Should lawyers be nicer to their paralegals?

Above the Law has a nice post by Joe Patrice entitled, “We Should All Be Nicer To Our Paralegals.

Law firms routinely abuse paralegals. You remember the paralegals, right? They’re the fresh-faced youngsters who inexplicably think it might help their future legal career to spend a couple of years compiling binders full of documents that lawyers will look at once and discard. Or most likely forget about and make the paralegal do again four months hence. At least they make overtime when caught in the thresher maw. But other than a slight bump in pay, paralegals don’t get much appreciation for doing all the tasks lawyers would never be caught dead doing at 2:00 a.m.

His comments are followed by a bunch of memes to describe the job of a paralegal compiled by Legal Cheek.
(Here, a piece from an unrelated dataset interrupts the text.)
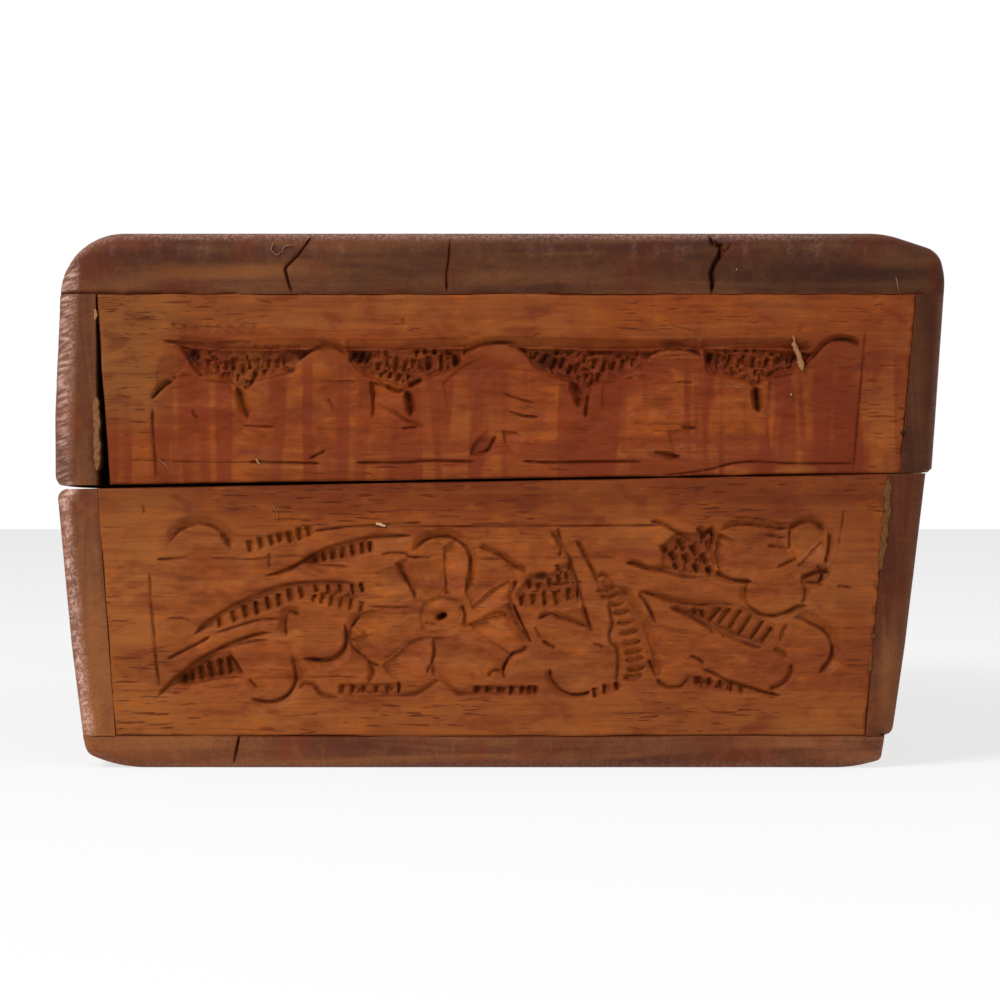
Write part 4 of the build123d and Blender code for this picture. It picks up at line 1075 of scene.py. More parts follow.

Kudos, Mr. Patrice and Above the Law!

Legal Careers Rx for non-attorneys

Mariana Fradman, MBA Senior Real Estate Paralegal at Kaye Scholer LLP and NYCPA Treasurer, Mentor Program & CLE Chairperson (NYCPA is an exemplar of what paralegal associations can be. An excellent set of officers! Check it out even if you are not a New York City paralegal.) announced through the NYCPA LinkedIn discussion board a new LinkedIn Group:Legal Careers Rx for non-attorneys.

The announcement is brief, so I’ve included it all here:

In less than two weeks, over 900 paralegals joined the group. The group is about career strategies, job search techniques, resumes, workplace situations, stress/burnout, virtual paralegals, promotions & more.